» SET EXERCISE: Copy exactly the lines from the one containing "add_sleeve(garment, half)" through the one containing "before = set(bpy.data.objects)", both included, and nothing else.

[START OF DATA EXTRACT]

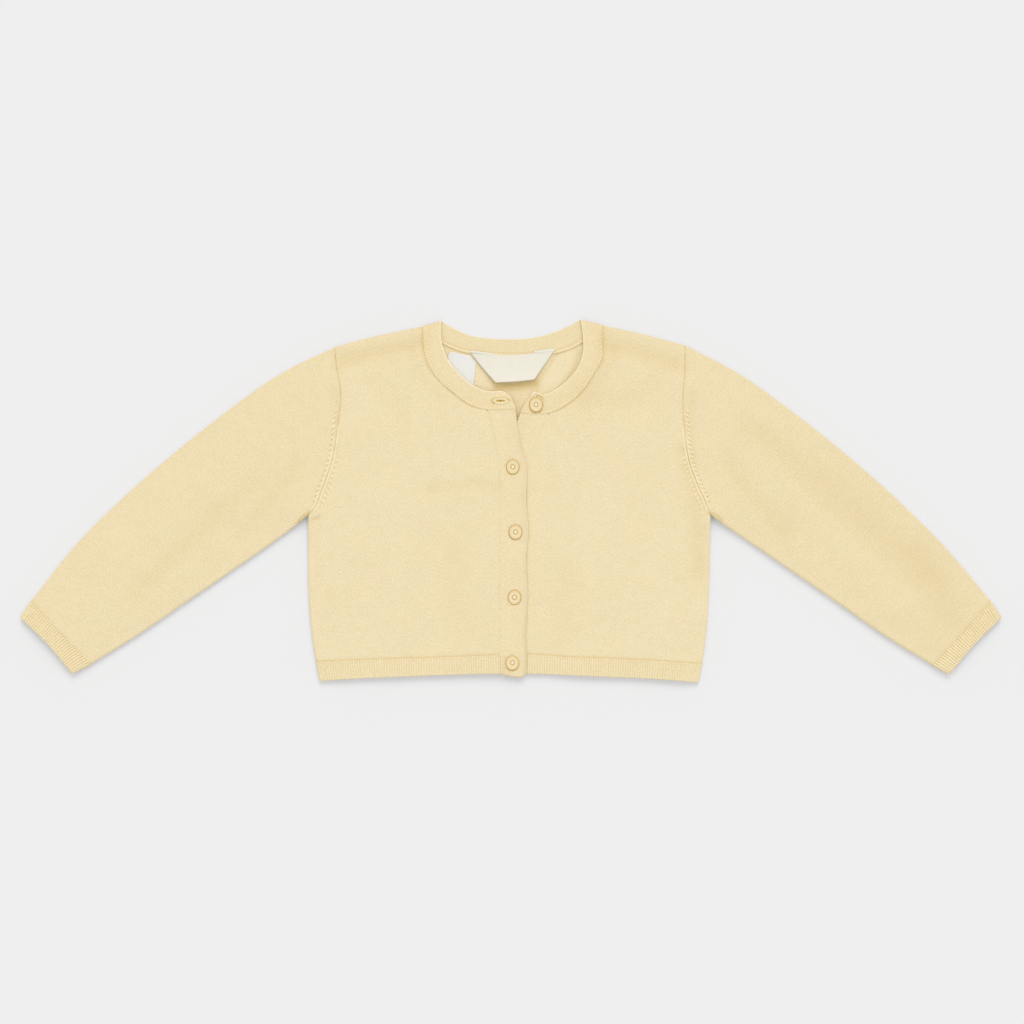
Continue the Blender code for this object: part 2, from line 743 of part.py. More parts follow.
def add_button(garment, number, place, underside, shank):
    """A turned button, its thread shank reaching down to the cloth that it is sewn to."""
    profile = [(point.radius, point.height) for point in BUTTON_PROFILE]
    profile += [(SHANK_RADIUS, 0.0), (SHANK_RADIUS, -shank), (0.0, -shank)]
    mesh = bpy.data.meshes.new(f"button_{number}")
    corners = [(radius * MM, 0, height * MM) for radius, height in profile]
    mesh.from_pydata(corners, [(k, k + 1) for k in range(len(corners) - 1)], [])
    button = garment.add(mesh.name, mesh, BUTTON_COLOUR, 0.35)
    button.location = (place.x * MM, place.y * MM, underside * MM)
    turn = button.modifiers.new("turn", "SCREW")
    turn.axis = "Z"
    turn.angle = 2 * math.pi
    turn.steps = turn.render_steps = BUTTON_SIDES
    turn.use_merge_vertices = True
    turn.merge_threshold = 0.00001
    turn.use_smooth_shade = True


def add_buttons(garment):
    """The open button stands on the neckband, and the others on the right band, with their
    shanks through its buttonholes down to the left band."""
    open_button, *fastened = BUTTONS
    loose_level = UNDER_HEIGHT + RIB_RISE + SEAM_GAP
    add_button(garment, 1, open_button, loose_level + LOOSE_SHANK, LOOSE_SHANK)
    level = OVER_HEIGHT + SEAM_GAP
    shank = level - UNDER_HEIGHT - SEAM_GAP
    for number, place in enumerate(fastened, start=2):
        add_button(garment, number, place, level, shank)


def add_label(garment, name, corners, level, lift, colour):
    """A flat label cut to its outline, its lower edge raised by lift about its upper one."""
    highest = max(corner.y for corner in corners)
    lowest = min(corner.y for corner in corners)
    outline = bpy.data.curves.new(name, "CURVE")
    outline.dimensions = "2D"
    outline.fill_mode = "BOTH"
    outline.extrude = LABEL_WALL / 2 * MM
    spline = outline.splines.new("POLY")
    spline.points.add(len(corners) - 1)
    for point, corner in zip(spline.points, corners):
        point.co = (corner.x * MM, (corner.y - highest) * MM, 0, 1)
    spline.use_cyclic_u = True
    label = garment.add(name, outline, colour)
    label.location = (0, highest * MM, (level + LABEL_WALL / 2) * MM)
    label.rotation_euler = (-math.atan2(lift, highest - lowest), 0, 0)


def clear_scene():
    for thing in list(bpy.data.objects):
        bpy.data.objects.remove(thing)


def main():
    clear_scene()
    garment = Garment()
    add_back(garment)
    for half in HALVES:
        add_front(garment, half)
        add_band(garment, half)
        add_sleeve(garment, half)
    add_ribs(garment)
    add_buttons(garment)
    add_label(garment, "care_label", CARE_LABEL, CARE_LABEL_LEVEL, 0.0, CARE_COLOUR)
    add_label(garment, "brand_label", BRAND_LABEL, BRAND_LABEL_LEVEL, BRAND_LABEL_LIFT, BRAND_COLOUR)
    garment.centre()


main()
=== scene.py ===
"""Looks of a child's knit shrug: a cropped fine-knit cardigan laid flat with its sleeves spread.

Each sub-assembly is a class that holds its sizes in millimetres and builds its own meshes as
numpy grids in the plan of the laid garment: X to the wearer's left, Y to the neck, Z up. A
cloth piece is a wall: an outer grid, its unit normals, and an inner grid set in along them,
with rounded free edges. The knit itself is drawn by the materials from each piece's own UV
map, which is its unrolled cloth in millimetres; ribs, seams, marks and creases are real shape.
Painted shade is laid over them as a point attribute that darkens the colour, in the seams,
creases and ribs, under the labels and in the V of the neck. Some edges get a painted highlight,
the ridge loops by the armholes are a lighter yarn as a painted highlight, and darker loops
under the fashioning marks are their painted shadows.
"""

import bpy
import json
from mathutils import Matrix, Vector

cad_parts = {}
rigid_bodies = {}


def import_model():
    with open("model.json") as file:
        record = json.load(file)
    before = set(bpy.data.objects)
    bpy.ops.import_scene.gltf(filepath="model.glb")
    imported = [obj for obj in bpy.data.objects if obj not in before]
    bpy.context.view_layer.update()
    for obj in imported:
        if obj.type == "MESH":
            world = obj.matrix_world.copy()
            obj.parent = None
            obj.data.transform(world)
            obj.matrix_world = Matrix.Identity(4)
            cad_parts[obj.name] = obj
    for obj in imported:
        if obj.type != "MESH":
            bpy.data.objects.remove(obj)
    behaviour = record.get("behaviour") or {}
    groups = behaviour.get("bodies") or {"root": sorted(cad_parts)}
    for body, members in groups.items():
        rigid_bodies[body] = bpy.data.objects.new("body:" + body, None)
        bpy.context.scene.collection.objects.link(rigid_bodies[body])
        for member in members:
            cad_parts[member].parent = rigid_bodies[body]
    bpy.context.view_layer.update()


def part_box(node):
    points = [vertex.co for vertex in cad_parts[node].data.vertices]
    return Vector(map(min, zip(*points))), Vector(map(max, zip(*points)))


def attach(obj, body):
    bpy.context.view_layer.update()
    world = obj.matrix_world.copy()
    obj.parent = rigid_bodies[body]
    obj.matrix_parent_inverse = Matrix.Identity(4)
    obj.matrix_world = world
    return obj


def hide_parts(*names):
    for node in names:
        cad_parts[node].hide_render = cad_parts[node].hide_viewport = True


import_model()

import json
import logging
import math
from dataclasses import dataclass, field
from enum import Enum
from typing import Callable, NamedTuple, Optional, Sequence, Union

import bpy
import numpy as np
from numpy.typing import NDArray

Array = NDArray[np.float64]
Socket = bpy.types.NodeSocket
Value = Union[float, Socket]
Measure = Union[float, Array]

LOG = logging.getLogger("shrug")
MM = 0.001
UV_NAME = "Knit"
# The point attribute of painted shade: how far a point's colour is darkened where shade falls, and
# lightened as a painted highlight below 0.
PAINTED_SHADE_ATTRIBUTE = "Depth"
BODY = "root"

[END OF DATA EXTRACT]

» CORRECT RESULT:
        add_sleeve(garment, half)
    add_ribs(garment)
    add_buttons(garment)
    add_label(garment, "care_label", CARE_LABEL, CARE_LABEL_LEVEL, 0.0, CARE_COLOUR)
    add_label(garment, "brand_label", BRAND_LABEL, BRAND_LABEL_LEVEL, BRAND_LABEL_LIFT, BRAND_COLOUR)
    garment.centre()


main()
=== scene.py ===
"""Looks of a child's knit shrug: a cropped fine-knit cardigan laid flat with its sleeves spread.

Each sub-assembly is a class that holds its sizes in millimetres and builds its own meshes as
numpy grids in the plan of the laid garment: X to the wearer's left, Y to the neck, Z up. A
cloth piece is a wall: an outer grid, its unit normals, and an inner grid set in along them,
with rounded free edges. The knit itself is drawn by the materials from each piece's own UV
map, which is its unrolled cloth in millimetres; ribs, seams, marks and creases are real shape.
Painted shade is laid over them as a point attribute that darkens the colour, in the seams,
creases and ribs, under the labels and in the V of the neck. Some edges get a painted highlight,
the ridge loops by the armholes are a lighter yarn as a painted highlight, and darker loops
under the fashioning marks are their painted shadows.
"""

import bpy
import json
from mathutils import Matrix, Vector

cad_parts = {}
rigid_bodies = {}


def import_model():
    with open("model.json") as file:
        record = json.load(file)
    before = set(bpy.data.objects)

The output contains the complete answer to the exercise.